O Brasil está em negociação com o Canadá via Mercosul, e tem também três acordos com o México, para veículos leves, pesados e outro envolvendo alguns produtos da indústria, mas são acordos ainda muito pouco ambiciosos.

Há ainda uma discussão de longa data sobre um acordo de livre comércio com o México. Nesse contexto de guerra tarifária, está todo mundo querendo reduzir sua dependência dos Estados Unidos, então, é o momento do Brasil agir. Mas é preciso esperar para ver os desdobramentos e fazer pressão no governo para mexer os pauzinhos. 

Szymonovicz - O empresário precisa tirar o foco da China e dos Estados Unidos, ampliar os horizontes com Canadá e México, mas também com a União Europeia, o bloco asiático todo, o Oriente Médio. Na União Europeia, estamos com um acordo para ser aprovado que, nesse novo cenário, a probabilidade aumenta muito. E tem um movimento interessante também na Ásia, que hoje concentra mais de 50% do nosso comércio. Lá, o Brasil tem acordo - via Mercosul - apenas com Singapura.

A União Europeia já está em conversação com o CPTPP (Acordo Abrangente e Progressivo para a Parceria Transpacífica, na sigla em inglês), que os Estados Unidos ajudaram a montar e saíram em 2017 com o Trump. O Brasil também poderia aproveitar e fechar o acordo com a União Europeia e, juntos, procurar uma aproximação com países da CPTPP, como o bloco faz agora.

PLANEJAMENTO É A CHAVE

Szymonovicz - Acho que a palavra-chave para tudo o que está acontecendo, para o empresário, é planejamento estratégico. Estratégia, porque agora é um jogo de xadrez e é preciso se posicionar. 

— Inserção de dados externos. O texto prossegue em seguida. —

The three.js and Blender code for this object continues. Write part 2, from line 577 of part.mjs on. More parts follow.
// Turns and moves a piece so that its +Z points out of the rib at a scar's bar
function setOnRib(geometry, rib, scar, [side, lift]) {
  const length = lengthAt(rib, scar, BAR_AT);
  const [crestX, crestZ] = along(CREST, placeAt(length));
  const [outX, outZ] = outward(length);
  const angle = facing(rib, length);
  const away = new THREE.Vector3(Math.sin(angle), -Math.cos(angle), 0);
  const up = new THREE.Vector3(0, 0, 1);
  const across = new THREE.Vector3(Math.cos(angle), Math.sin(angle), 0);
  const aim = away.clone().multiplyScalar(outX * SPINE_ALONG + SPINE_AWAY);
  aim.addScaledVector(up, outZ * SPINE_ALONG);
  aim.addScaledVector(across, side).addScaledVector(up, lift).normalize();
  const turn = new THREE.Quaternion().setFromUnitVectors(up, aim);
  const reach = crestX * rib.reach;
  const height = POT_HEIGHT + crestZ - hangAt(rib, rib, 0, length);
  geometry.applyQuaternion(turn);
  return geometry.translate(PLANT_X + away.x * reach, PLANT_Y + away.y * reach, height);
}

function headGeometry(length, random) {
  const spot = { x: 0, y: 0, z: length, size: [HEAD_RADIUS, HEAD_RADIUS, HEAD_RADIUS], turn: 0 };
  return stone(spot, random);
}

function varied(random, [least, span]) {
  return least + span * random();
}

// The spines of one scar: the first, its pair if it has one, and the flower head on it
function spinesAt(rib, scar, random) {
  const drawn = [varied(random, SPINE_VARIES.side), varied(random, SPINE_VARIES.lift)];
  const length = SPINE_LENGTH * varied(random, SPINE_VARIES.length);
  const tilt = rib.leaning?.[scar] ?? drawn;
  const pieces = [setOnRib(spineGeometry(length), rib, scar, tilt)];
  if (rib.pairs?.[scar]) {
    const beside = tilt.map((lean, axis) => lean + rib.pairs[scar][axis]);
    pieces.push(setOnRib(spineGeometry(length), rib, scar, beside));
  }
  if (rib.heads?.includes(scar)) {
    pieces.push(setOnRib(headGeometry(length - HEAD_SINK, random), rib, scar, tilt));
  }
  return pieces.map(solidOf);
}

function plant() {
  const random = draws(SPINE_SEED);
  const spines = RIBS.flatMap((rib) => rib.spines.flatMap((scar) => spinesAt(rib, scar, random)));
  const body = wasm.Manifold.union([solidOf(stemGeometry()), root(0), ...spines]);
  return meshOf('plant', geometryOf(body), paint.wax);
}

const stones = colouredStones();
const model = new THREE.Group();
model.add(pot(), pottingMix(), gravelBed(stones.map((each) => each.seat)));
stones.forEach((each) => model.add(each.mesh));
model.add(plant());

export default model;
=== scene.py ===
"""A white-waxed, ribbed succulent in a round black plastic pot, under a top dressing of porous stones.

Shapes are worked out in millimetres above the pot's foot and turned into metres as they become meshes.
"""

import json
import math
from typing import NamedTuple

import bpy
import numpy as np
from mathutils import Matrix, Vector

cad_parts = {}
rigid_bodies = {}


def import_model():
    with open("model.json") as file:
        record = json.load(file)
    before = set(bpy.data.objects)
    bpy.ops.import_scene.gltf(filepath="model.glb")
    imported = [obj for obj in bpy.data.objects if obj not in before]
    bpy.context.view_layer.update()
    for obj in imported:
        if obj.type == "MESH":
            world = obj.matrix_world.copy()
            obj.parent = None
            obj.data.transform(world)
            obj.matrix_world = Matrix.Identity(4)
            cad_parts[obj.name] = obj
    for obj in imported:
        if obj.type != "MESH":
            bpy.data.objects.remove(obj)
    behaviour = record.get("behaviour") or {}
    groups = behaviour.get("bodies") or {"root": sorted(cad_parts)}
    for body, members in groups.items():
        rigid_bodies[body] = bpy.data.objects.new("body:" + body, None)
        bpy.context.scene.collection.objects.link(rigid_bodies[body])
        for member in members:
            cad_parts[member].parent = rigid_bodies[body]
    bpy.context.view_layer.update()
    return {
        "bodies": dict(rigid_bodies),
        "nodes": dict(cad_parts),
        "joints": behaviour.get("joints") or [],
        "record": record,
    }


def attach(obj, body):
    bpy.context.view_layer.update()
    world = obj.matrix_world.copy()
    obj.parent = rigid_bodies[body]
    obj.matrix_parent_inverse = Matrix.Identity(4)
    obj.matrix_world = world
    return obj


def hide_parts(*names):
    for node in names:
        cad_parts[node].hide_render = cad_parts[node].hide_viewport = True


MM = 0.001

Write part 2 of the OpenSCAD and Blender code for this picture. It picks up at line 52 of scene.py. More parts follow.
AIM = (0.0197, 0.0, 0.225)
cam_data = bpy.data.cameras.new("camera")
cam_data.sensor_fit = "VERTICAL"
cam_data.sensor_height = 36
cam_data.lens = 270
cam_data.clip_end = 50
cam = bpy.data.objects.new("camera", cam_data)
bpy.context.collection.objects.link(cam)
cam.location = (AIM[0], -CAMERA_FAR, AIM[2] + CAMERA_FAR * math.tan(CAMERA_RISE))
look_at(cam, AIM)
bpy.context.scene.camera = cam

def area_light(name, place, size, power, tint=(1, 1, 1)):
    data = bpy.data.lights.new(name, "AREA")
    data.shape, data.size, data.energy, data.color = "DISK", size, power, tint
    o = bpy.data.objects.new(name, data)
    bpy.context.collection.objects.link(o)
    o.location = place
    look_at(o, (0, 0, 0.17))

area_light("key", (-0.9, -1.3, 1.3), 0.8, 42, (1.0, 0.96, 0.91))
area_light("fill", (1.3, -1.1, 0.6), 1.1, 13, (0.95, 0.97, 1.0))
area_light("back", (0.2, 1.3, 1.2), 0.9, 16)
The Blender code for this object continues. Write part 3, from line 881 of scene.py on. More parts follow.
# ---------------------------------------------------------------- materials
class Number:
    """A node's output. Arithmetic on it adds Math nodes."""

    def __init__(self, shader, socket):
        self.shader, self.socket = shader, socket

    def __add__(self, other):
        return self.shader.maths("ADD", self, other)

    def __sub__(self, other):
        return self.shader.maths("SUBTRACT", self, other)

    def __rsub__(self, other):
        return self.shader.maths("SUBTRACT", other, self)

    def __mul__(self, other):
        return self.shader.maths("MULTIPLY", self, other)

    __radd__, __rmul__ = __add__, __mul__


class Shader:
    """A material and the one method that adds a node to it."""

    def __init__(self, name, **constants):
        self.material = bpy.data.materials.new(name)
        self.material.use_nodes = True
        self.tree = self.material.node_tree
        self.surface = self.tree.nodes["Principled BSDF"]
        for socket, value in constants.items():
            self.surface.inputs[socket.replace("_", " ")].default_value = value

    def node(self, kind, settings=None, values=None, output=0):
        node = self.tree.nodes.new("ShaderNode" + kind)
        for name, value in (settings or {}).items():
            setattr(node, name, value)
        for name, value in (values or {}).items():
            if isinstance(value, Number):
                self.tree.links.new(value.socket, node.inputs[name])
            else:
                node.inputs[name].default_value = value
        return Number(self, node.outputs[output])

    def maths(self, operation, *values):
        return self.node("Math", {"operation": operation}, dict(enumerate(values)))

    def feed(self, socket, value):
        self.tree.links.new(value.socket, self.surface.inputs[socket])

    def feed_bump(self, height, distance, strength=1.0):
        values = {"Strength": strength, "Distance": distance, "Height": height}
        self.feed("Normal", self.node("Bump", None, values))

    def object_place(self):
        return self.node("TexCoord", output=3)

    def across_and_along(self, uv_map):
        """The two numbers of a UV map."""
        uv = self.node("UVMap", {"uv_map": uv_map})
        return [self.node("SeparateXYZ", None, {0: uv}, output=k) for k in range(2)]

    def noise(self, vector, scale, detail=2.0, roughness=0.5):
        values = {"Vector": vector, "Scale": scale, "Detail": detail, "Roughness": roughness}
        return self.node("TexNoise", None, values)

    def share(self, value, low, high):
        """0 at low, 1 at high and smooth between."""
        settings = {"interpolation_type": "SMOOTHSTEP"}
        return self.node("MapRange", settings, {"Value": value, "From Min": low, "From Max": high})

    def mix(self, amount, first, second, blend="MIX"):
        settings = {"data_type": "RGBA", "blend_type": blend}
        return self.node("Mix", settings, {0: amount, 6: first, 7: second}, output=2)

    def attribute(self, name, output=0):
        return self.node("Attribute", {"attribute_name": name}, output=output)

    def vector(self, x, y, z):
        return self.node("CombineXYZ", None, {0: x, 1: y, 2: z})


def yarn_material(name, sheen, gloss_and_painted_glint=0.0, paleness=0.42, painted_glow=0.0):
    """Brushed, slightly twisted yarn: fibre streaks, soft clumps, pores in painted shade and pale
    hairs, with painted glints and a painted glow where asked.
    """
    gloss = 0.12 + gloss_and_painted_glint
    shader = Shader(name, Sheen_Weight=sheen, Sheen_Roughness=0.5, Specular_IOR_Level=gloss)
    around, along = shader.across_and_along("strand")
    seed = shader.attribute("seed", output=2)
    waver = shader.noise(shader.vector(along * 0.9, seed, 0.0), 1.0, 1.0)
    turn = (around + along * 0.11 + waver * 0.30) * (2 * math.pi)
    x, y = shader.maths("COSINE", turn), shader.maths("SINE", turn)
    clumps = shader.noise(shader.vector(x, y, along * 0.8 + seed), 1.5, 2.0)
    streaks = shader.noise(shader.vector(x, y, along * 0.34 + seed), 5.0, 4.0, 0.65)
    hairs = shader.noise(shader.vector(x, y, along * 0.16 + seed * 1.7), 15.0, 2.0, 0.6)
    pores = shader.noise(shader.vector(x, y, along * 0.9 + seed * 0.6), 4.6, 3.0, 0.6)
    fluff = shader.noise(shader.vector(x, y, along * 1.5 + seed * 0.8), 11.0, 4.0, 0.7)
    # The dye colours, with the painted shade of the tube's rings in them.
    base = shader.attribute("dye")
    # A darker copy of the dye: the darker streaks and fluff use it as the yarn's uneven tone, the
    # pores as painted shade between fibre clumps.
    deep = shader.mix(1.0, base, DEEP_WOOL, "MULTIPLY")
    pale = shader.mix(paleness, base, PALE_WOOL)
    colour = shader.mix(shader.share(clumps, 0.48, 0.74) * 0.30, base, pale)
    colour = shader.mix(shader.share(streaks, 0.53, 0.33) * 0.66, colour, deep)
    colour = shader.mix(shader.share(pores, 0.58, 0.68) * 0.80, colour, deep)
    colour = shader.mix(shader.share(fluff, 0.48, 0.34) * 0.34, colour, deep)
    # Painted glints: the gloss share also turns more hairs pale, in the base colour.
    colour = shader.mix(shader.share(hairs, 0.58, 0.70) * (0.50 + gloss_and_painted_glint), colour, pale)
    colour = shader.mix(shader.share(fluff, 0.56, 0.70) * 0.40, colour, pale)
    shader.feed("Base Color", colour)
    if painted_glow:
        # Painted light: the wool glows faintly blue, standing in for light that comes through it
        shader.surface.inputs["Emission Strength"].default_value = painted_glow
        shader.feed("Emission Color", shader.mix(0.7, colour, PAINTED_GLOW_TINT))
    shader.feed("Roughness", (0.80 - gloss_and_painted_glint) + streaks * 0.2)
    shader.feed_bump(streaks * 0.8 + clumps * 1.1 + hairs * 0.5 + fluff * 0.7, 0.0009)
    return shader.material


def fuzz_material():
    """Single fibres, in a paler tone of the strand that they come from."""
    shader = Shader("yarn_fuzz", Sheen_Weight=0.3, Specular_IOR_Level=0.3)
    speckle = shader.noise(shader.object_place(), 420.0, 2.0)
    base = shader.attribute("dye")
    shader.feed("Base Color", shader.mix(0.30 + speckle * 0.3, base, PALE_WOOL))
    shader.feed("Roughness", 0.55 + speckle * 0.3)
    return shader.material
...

Ou seja, é pensar o que deseja e onde quer chegar, onde está a diversidade que gera oportunidades diferentes de China ou Estados Unidos. Uma vez que esse empresário definir isso, deve se perguntar: como eu faço para chegar lá? O que eu não fiz, o que eu preciso fazer? Faço sozinho, faço em grupo, faço aliado a alguém? Isso é planejamento, entender a estratégia para poder atingir seu objetivo no comércio exterior em um contexto adverso.